Marc Grandjean, quel souvenir gardez-vous de votre première rencontre avec Jo.
Il y avait Jo, mais aussi Mike Denayer. C’était il y a 13 ans. Le papa de Mike était venu me trouver pour me demander si je pouvais donner quelques cours aux deux jeunes qui avaient alors 17 et 16 ans. J’ai répondu positivement mais c’était pour moi tout nouveau et je n’avais aucune expérience du handisport. Après un stage à Pâques en 2006, nous avons décidé de continuer. En novembre, nous sommes partis tous les trois pour notre premier tournoi à Nottingham. Une véritable expédition car partir en camionnette avec deux joueurs, quatre chaises roulantes et les bagages n’était pas évident. En plus, on conduit à gauche en Angleterre…
Quel sentiment avez-vous en regardant jouer Jo aujourd’hui?
Il est double. Un sentiment de satisfaction d’abord quand je vois sa fin de saison 2018 et le niveau qu’il a réussi à retrouver. Je dois bien avouer que j’ai eu peur quand il a eu ses problèmes à l’épaule en 2017. Une opération suivie d’une période de reprise difficile l’a fait chuter au 9e rang mondial.
Ensuite j’ai un léger sentiment de frustration car je me dis que le niveau qu’il a atteint fin 2018, il aurait pu l’atteindre deux ou trois ans plus tôt. Mais chaque athlète est différent et atteint sa maturité sportive à un moment différent.
Qu’est-ce qui vous a le plus marqué dans son évolution?
Sa capacité à s’adapter aux modifications techniques que j’ai essayé de mettre en place. Que ce soit pour le service, le coup droit il y a deux ans et surtout le revers il y a quelques années déjà. Quand nous avons commencé à bosser ensemble, il n’avait qu’un revers slicé. J’ai décidé qu’un revers frappé était une arme importante pour l’avenir. On a travaillé ce coup pendant trois mois et cela est rapidement devenu un de ses points forts, redouté par tous.
Dans l’autre sens, qu’est-ce qui n’a pas changé chez lui?
J’aurais tendance à employer plutôt le passé et je dirais que ce qui n’avait pas changé chez lui pendant des années est son manque de constance. Il a souvent fait la pluie et le beau temps sur le terrain. Et ça, malheureusement, ça ne peut pas marcher si on ambitionne de s’installer dans le top mondial.
Des regrets?
Pas vraiment car j’ai l’impression d’avoir fait le maximum. Il y a juste cet aspect mental que l’on aurait pu intégrer plus tôt dans sa préparation. Sinon, je suis fier du chemin parcouru. En commençant il y a treize ans, j’étais loin de penser qu’on se retrouverait dans des tournois du Grand Chelem et aux Jeux Olympiques.

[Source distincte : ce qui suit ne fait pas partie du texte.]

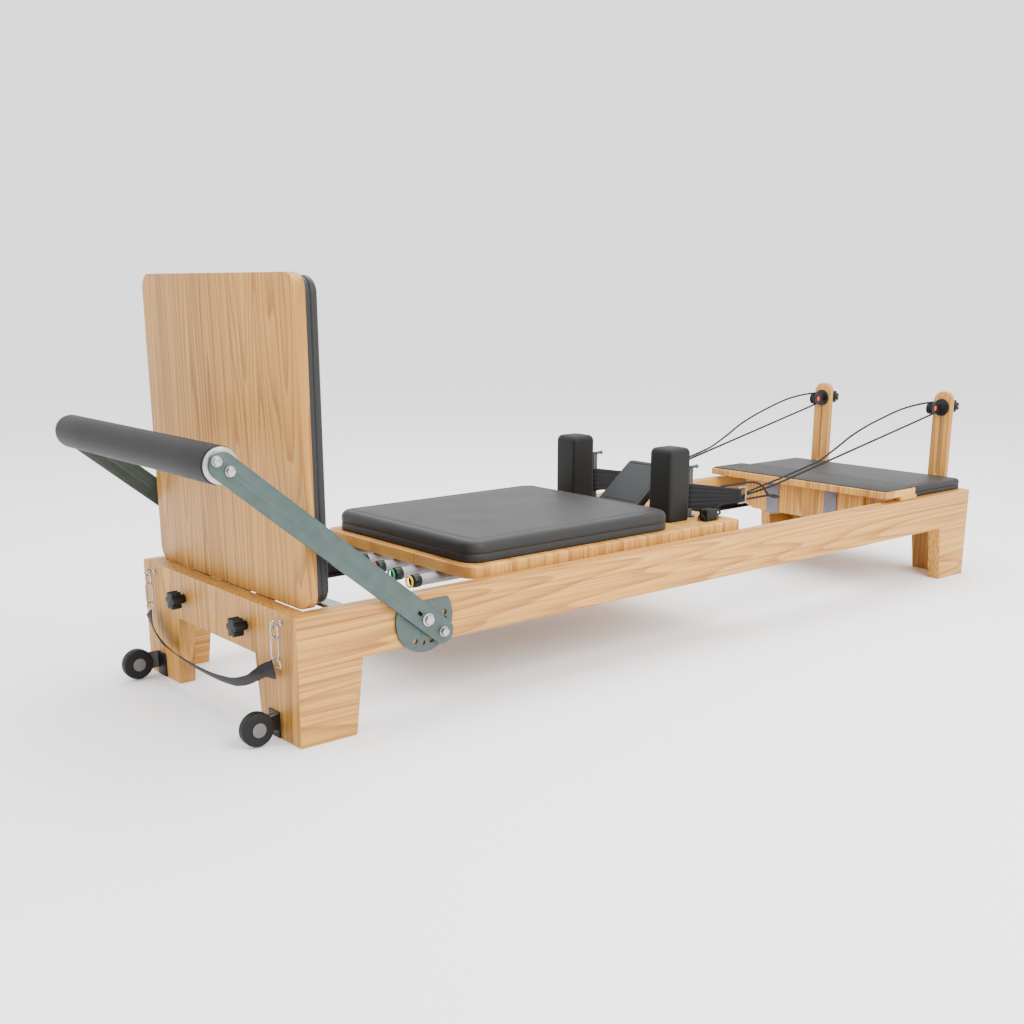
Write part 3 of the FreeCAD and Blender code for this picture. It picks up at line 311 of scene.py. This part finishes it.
def makeWebbing(name, colour, threads, picks, strength):
    material, tree, shader = startFinish(name, colour, 0.72)
    where = addNode(tree, "ShaderNodeTexCoord")
    split = addNode(tree, "ShaderNodeSeparateXYZ")
    tree.links.new(where.outputs["UV"], split.inputs["Vector"])
    across = calculate(tree, "MULTIPLY", split.outputs["X"], threads)
    along = calculate(tree, "MULTIPLY", split.outputs["Y"], picks)
    warp = calculate(tree, "PINGPONG", across, 0.5)
    weft = calculate(tree, "PINGPONG", calculate(tree, "ADD", along, calculate(tree, "MULTIPLY", across, 0.5)), 0.5)
    height = calculate(tree, "MULTIPLY", warp, calculate(tree, "ADD", weft, 0.35))
    addBump(tree, shader, height, strength, 0.0008)
    # colour follows the weave's height: painted shade in the low threads, painted highlight on the raised ones
    tone = ramp(tree, height, (0.0, scaled(colour, 0.45)), (0.45, scaled(colour, 1.5)))
    tree.links.new(tone, shader.inputs["Base Color"])
    shader.inputs["Sheen Weight"].default_value = 0.04
    return material


def makeBraid(name, colour, strands, pitch, strength):
    material, tree, shader = startFinish(name, colour, 0.68)
    where = addNode(tree, "ShaderNodeTexCoord")
    split = addNode(tree, "ShaderNodeSeparateXYZ")
    tree.links.new(where.outputs["UV"], split.inputs["Vector"])
    around = calculate(tree, "MULTIPLY", split.outputs["X"], strands)
    along = calculate(tree, "MULTIPLY", split.outputs["Y"], 1 / pitch)
    left = calculate(tree, "PINGPONG", calculate(tree, "ADD", around, along), 0.5)
    right = calculate(tree, "PINGPONG", calculate(tree, "SUBTRACT", around, along), 0.5)
    height = calculate(tree, "MAXIMUM", left, right)
    addBump(tree, shader, height, strength, 0.0009)
    # colour follows the braid's height: painted shade in the hollows, painted highlight on the strand crests
    tone = ramp(tree, height, (0.15, scaled(colour, 0.5)), (0.5, scaled(colour, 1.6)))
    tree.links.new(tone, shader.inputs["Base Color"])
    return material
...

Jo s’est fixé comme double objectif pour 2019 de devenir no1 et de remporter un tournoi du Grand Chelem. En est-il capable?
J’ai l’impression qu’il a maintenant franchi un cap. Après son premier succès au Masters en 2015, j’avais l’impression qu’il avait compris beaucoup de choses mais malheureusement le début d’année 2016 fut mauvais. J’espère qu’il aura retenu la leçon, qu’il va aborder maintenant tous les matchs avec sérieux et une détermination maximale. Je reste persuadé qu’il peut gagner un jour un tournoi du Grand Chelem. Quant à devenir n° 1 mondial, c’est prématuré d’en parler. On en reparlera s’il arrive à trouver de la constance dans ses performances et résultats.
Si vous deviez adresser un message à Jo?
Je suis persuadé qu’il a tout ce qu’il faut dans son jeu pour arriver à concrétiser ses objectifs. À condition de ne pas oublier les deux valeurs qui sont pour moi essentielles pour arriver au sommet : la rigueur et l’humilité, au tennis comme dans la gestion de sa vie de tous les jours. Je lui souhaite bien sûr d’atteindre ses objectifs sportifs mais aussi de réussir sa vie familiale et professionnelle. Nous avons vécu une belle tranche de vie ensemble et je peux dire que Jo est vraiment un chic type.